The changes reflect what the federal government has been hearing from its own MPs - including Andy Savoy, New Brunswick's most-outspoken Liberal critic of the registry.

"I'm confident Mr. Martin will do the right thing and find a compromise that takes into account both urban concerns and rural concerns," Savoy said yesterday.

Savoy said he proposed many of the same changes last month when he and several New Brunswick outfitters met in Fredericton with Albina Guarnieri, the new minister of state for civil preparedness who is conducting a review of the gun registry.

Among other things, Savoy has been pushing for a grandfather clause that would spare existing gun owners from having to register their shotguns and rifles.

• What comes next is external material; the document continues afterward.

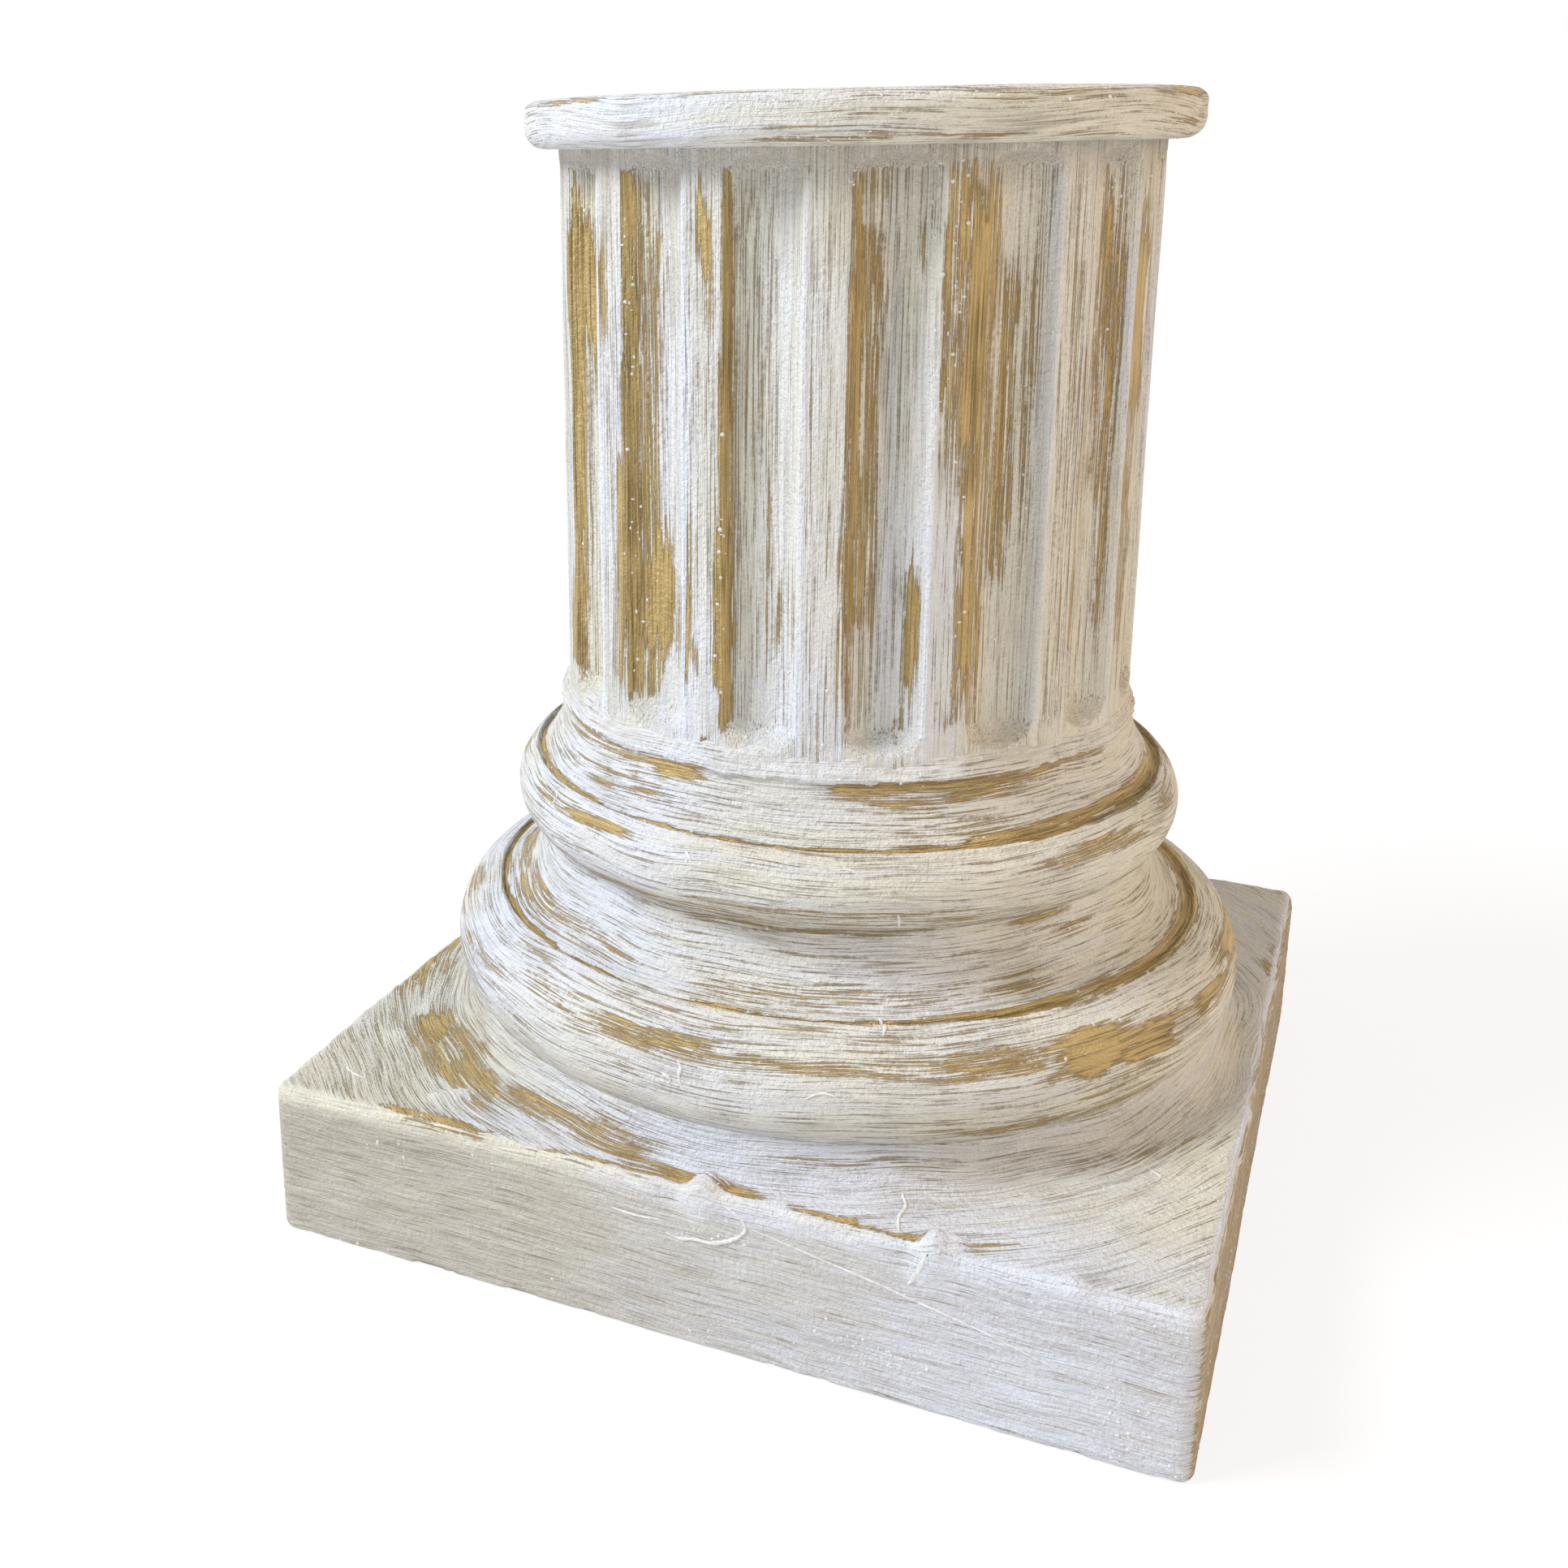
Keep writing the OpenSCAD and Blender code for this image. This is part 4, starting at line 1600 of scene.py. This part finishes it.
PLINTH_TOP = placed(
    (106, 40, 16, 74, -0.3), (-99, -78, 11, 4.6, 0.66, -61), (-74, -100, 17, 6.4, 0.66, -30),
    (-50, -107.5, 16, 4.2, 0.6, -20), (-25, -114, 15, 3.2, 0.66, -14),
    (-5, -119.3, 11, 2.6, 0.75, -10), (-88, -88, 14, 9, 0.4, -45), (-72, -121.8, 17, 1.7, 0.88),
    (-20, -122, 17, 1.5, 0.8), (8, -120.8, 12, 2.2, 0.85), (45, -122, 19, 1.5, 0.85),
    (74, -115, 9, 4.6, 0.42, 35), (-122, -36, 2.4, 22, 0.75), (-118, -52, 3.0, 14, 0.4, -10),
    (121.5, 62, 1.6, 14, 0.75), (114, 30, 5, 34, 0.2), (108, -58, 20, 3.0, 0.36, 50),
    (-104, 96, 9, 6, 0.8, 40), (-70, 116, 16, 3.5, 0.7, 30), (40, 120.5, 34, 1.6, 0.7),
    (92, 108, 12, 4, 0.6, -35), (-121.5, 50, 1.6, 30, 0.7), (-118, 108, 3, 8, 0.5),
    (88, -104, 24, 12, -0.2), (-112, -112, 14, 10, -0.15),
)
# Crumbs for each square millimetre, over a skin's plain parts and in places
PLAIN_CRUMBS = 0.0005
SHAFT_CRUMBS = placed(
    (30.4, 240, 0.6, 48, 0.3), (33.6, 255, 2.6, 30, 0.05), (-5.6, 190, 0.6, 34, 0.08),
    (-27.3, 215, 0.6, 60, 0.05), (37.4, 190, 0.7, 34, 0.06), (-23, 195, 4, 26, 0.006),
    (0, 147.6, 180, 1.6, 0.05), (16, 282, 0.8, 6, 0.2), (-40, 281, 8, 6, 0.06),
    (52, 230, 1.5, 50, 0.04), (96, 220, 1.0, 60, 0.15), (-96, 220, 1.0, 60, 0.15),
    (165, 220, 1.0, 60, 0.15), (78, 284, 5, 5, 0.05),
)
BASE_CRUMBS = placed(
    (-7, 99, 1.6, 2.4, 0.1), (19, 99, 1.4, 2.0, 0.08), (70, 45, 22, 4.0, 0.02),
    (76, 30, 16, 4.0, 0.02), (60, 110.5, 30, 1.2, 0.03), (-35, 107, 30, 1.6, 0.02),
    (170, 50, 60, 5.0, 0.02),
)
CAP_CRUMBS = placed(
    (13, 4.8, 9, 1.4, 0.12), (70, 7, 5, 3.0, 0.08), (45, 13, 20, 1.4, 0.05),
    (8, 12.8, 24, 1.0, 0.05),
)
TOP_CRUMBS = placed(
    (-75, -110, 6, 5, 0.04), (-118, -100, 3, 22, 0.05), (0, -123, 110, 1.6, 0.03),
    (122, -60, 1.6, 60, 0.06), (95, -95, 14, 10, 0.01),
)
WALL_PATCHES = placed(
    (-72, 44.2, 14, 0.9, 0.7), (-28, 44.6, 20, 0.6, 0.55), (48, 44.8, 14, 0.5, 0.5),
)
WALL_CRUMBS = placed(
    (112, 12, 9, 11, 0.12), (100, 41, 20, 3, 0.06), (-88, 34, 5, 4, 0.06), (46, 13, 18, 5, 0.14),
    (8, 37, 9, 5, 0.08), (0, 1.5, 120, 0.8, 0.01),
)

# Dried beads and drips
PLINTH_BEADS = (
    Bead(((-5, -125, 31.5), (-1, -125, 30.6), (3, -125, 31.9), (7, -125, 31.5), (11, -125, 33),
          (14.5, -125, 35.2), (17, -125, 38.4), (15.4, -125, 41), (11, -125, 43.4)), 0.55),
    Bead(((17, -125, 39), (32, -125, 36), (47, -125, 33.3), (61, -125, 30.3), (76, -125, 27),
          (88, -125, 23.6), (97, -125, 21)), 0.3),
    Bead(((62, -124, 44.5), (60.2, -125, 40.5), (59.4, -125, 38), (57.4, -125, 34.6)), 0.7),
    Bead(((-20, -125, 34.6), (-13, -125, 34), (-6, -125, 34.8)), 0.35),
    Bead(((50, -105, 46), (53, -110, 46), (51.8, -115, 46), (54, -121, 46)), 0.5),
    Bead(((-112, -105, 46), (-108, -110, 46), (-102, -111.4, 46)), 0.3),
    Bead(((104, -70, 46), (107.4, -71.6, 46), (106.6, -74.4, 46)), 0.35),
)
BASE_BEADS = (
    Bead(((-3.0, 34.6), (-2.2, 33.0), (-2.6, 30.4), (-1.6, 27.6)), 0.45),
    Bead(((-4.8, 30.6), (-3.4, 29.6), (-3.8, 28.2)), 0.4),
    Bead(((-8.4, 100.8), (-6.6, 99.8), (-5.8, 97.4)), 0.36),
    Bead(((15.6, 100.2), (19.0, 101.2), (20.8, 97.8)), 0.32),
    Bead(((23.2, 55.4), (24.0, 50.6), (23.4, 46.8)), 0.55),
    Bead(((26.0, 89.0), (26.6, 82.0)), 0.4), Bead(((12.6, 65.2), (14.6, 64.4), (14.2, 66.4)), 0.45),
    Bead(((-40.2, 103.4), (-38.6, 100.4), (-40.0, 97.2)), 0.35),
    Bead(((13.4, 30.0), (15.4, 32.4), (17.4, 31.4)), 0.3),
)

# Heaped drips and dents: x, y and z, size, and height, which is negative for a dent
PLINTH_LUMPS = (
    (4.5, -122.4, 45.2, 3.0, 5.0), (8.5, -119.6, 45.5, 2.6, 2.2),
    (-3.0, -123.5, 43.0, 3.4, -1.1), (3.0, -124.4, 39.5, 3.4, 0.6),
    (62.5, -122.2, 45.0, 2.9, 5.0), (67.0, -120.2, 45.5, 2.6, 2.0),
    (56.0, -123.8, 42.5, 3.0, -1.2), (60.6, -124.4, 38.0, 2.6, 0.6),
    (-75.0, -110.0, 45.5, 3.0, 1.5), (-71.5, -107.0, 45.5, 2.2, 1.1),
    (-78.5, -112.0, 45.5, 2.0, 0.8), (-106.0, -86.0, 45.5, 3.2, 0.5),
    (-107.0, -70.0, 45.5, 2.6, 0.4), (30.0, 122.6, 45.0, 3.2, 2.0),
    (-122.6, 20.0, 45.0, 3.0, 2.0), (122.6, -30.0, 45.0, 2.8, 1.6),
    (-20.0, -124.0, 44.5, 2.0, 0.7), (95.0, -123.0, 45.0, 4.0, 0.7),
)

CAP_PATCHES = placed(
    (13, 4.2, 9, 1.3, 0.5), (37, 3.8, 7, 1.1, 0.5), (57, 4.0, 5, 1.1, 0.45),
    (45, 13.4, 17, 1.3, 0.36), (15, 13.6, 14, 1.0, 0.26), (82, 14.5, 10, 1.6, 0.8),
    (-42, 14.4, 16, 0.9, 0.5), (-15, 9.5, 22, 4, -0.35), (44, 9.5, 22, 3.0, 0.1),
    (80, 6.5, 7, 0.9, 0.5),
)
CAP_BEHIND = (
    (8, 3, 5, 5, 12, 1.0, 1.8, 0.5, 0.85),
    (8, 12, 15, 6, 16, 1.0, 2.0, 0.5, 0.85),
)
CAP_TOP = placed(
    (-20, 34, 28, 4.0, 0.66, 6), (36, -14, 22, 3.0, 0.55, -4), (12, 60, 30, 3.4, 0.55, 8),
    (-48, -32, 16, 2.6, 0.5, -8), (50, 30, 14, 3.2, 0.6, 5), (-58, 12, 14, 2.4, 0.45, 3),
)


# ---------------------------------------------------------------- studio


@dataclass(frozen=True)
class Studio:
    """Plain white floor and surroundings, soft lamps and the camera."""

    camera_place: tuple[float, float, float] = (0.1443, -0.4766, 0.2972)
    camera_turn: tuple[float, float, float] = (73.85, 1.04, 25.40)
    lens_mm: float = 40.01
    shift: tuple[float, float] = (0.1285, -0.0891)
    aim: tuple[float, float, float] = (0.0, 0.0, 0.13)
    ambient: float = 0.42
    floor_reach: float = 30.0

    def camera(self) -> None:
        """Creates the camera and makes it the scene's."""
        data = bpy.data.cameras.new("view")
        data.lens = self.lens_mm
        data.shift_x, data.shift_y = self.shift
        data.clip_start = 0.01
        camera = bpy.data.objects.new("view", data)
        camera.location = self.camera_place
        camera.rotation_euler = [radians(a) for a in self.camera_turn]
        bpy.context.scene.collection.objects.link(camera)
        bpy.context.scene.camera = camera

    def lamp(self, name: str, place: tuple[float, float, float], size: float, power: float,
             colour: str) -> None:
        """Adds one soft square lamp that faces the middle of the column section.

        Args:
            name: Its name.
            place: Where it hangs, in metres.
            size: Its side, in metres.
            power: Its power, in watts.
            colour: Its colour, as sRGB hex.
        """
        data = bpy.data.lights.new(name, "AREA")
        data.size = size
        data.energy = power
        data.color = linear(colour)[:3]
        lamp = bpy.data.objects.new(name, data)
        lamp.location = place
        towards = Vector(self.aim) - Vector(place)
        lamp.rotation_euler = towards.to_track_quat("-Z", "Y").to_euler()
        bpy.context.scene.collection.objects.link(lamp)

    def white_for_views(self, w: Wiring) -> None:
        """Adds the share of rays that should see plain white: camera, mirror and glass.

        Args:
            w: The wiring that needs it.
        """
        for name in ("Is Camera Ray", "Is Glossy Ray", "Is Transmission Ray"):
            w.add(name, "ShaderNodeLightPath", output=name)
        w.add("camera_or_gloss", MATH, ("Is Camera Ray", "Is Glossy Ray"), operation="MAXIMUM")
        w.add("seen", MATH, ("camera_or_gloss", "Is Transmission Ray"), operation="MAXIMUM")

    def world(self) -> None:
        """White surroundings to look at, and an even dimmer light on the object."""
        world = bpy.data.worlds.new("studio")
        w = wiring_of(world)
        self.white_for_views(w)
        w.add("dim", "ShaderNodeBackground", {"Color": linear("#F7F6F6"),
                                              "Strength": self.ambient})
        w.add("plain", "ShaderNodeBackground", {"Color": (1, 1, 1, 1), "Strength": 1.0})
        w.add("mixed", "ShaderNodeMixShader", {0: "seen", 1: "dim", 2: "plain"})
        w.add("end", "ShaderNodeOutputWorld", {"Surface": "mixed"})
        bpy.context.scene.world = world

    def floor(self) -> None:
        """A wide white floor that still takes the object's shadow."""
        material = bpy.data.materials.new("white_floor")
        w = wiring_of(material)
        self.white_for_views(w)
        w.add("object", "ShaderNodeTexCoord", output="Object")
        w.add("away", "ShaderNodeVectorMath", ("object",), output="Value", operation="LENGTH")
        w.add("far", RANGE, {"Value": "away", "From Min": 0.25, "From Max": 0.7,
                             "To Min": 0.8, "To Max": 1.0}, interpolation_type="SMOOTHSTEP")
        w.add("share", MATH, ("seen", "far"), operation="MULTIPLY")
        w.add("matte", "ShaderNodeBsdfDiffuse", {"Color": linear("#FAFAFA")})
        w.add("plain", "ShaderNodeEmission", {"Color": (1, 1, 1, 1), "Strength": 1.04})
        w.add("mixed", "ShaderNodeMixShader", {0: "share", 1: "matte", 2: "plain"})
        w.add("end", "ShaderNodeOutputMaterial", {"Surface": "mixed"})
        mesh = bpy.data.meshes.new("floor")
        ways = ((-1, -1), (1, -1), (1, 1), (-1, 1))
        corners = [(x * self.floor_reach, y * self.floor_reach, 0) for x, y in ways]
        mesh.from_pydata(corners, [], [(0, 1, 2, 3)])
        mesh.materials.append(material)
        floor = bpy.data.objects.new("floor", mesh)
        bpy.context.scene.collection.objects.link(floor)

    def build(self) -> None:
        """Sets up the studio."""
        scene = bpy.context.scene
        scene.view_settings.view_transform = "Standard"
        self.camera()
        self.world()
        self.floor()
        self.lamp("key", (-1.25, -1.0, 1.75), size=0.7, power=45.0, colour="#F4F8FF")
        self.lamp("front", (0.7, -1.8, 0.7), size=1.0, power=2.0, colour="#F0F0FF")
        self.lamp("side", (1.7, 0.1, 0.9), size=1.2, power=12.0, colour="#FFD4A8")


def main() -> None:
    """Builds the column section, dresses it and sets up the studio."""
    _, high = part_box(NODE)
    half = high.x / MM
    top = high.z / MM
    paint = DryBrushedChalk().build()
    base = BaseMouldings(half, top)
    makers = (Plinth(half, top), base, FlutedShaft(half, top), Cap(half, top))
    skins = [maker.build(paint) for maker in makers]
    chalk = DriedChalk().build()
    dried = DriedPaint(half, top)
    dried.crumbs(skins, chalk)
    dried.beads(skins[0], [(b.smooth_path(), b.half_width) for b in PLINTH_BEADS], chalk)
    dried.beads(skins[1], [(base.spots(b.smooth_path()), b.half_width) for b in BASE_BEADS],
                chalk)
    Studio().build()


if __name__ == "__main__":
    logging.basicConfig(level=logging.INFO, format="%(name)s: %(message)s")
    main()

He has also been lobbying to decriminalize the program so that anyone who fails to register a long gun is only slapped with a fine rather than a criminal record.

But Savoy, who has previously advocated scrapping the gun registry and even abstained during a key vote for supplemental funding for the program last year, said he has since heard from "a lot of people" who would like to keep some form of the current registry.

"Then, if your guns were stolen the registry would help you to track them," Savoy said.

"Those are the kinds of things I've been fighting hard for and I'm glad Mr. Martin has listened and agreed to overhaul the registry," Savoy said.

The gun registry has long been a lightning rod for Western alienation and outrage in rural Canada. That long-standing opposition was galvanized by a scathing December 2002 report by federal Auditor General Sheila Fraser, who concluded the cost for implementing the program would top $1 billion by next year. Ottawa had initially vowed in 1995 that the tab would be no more than $2 million once the fees for licences and registration were recovered. Martin announced a government review in January, but he has repeatedly insisted he will not scrap the registry that employs more than 120 New Brunswickers at its main processing centre in Miramichi.

"Obviously there are ongoing problems with the (gun registry) system and we've really got to have those costs contained," Martin told reporters when he announced the review.  "Let me be very clear," he added, however. "We are committed to gun control and we are committed to the registration of weapons."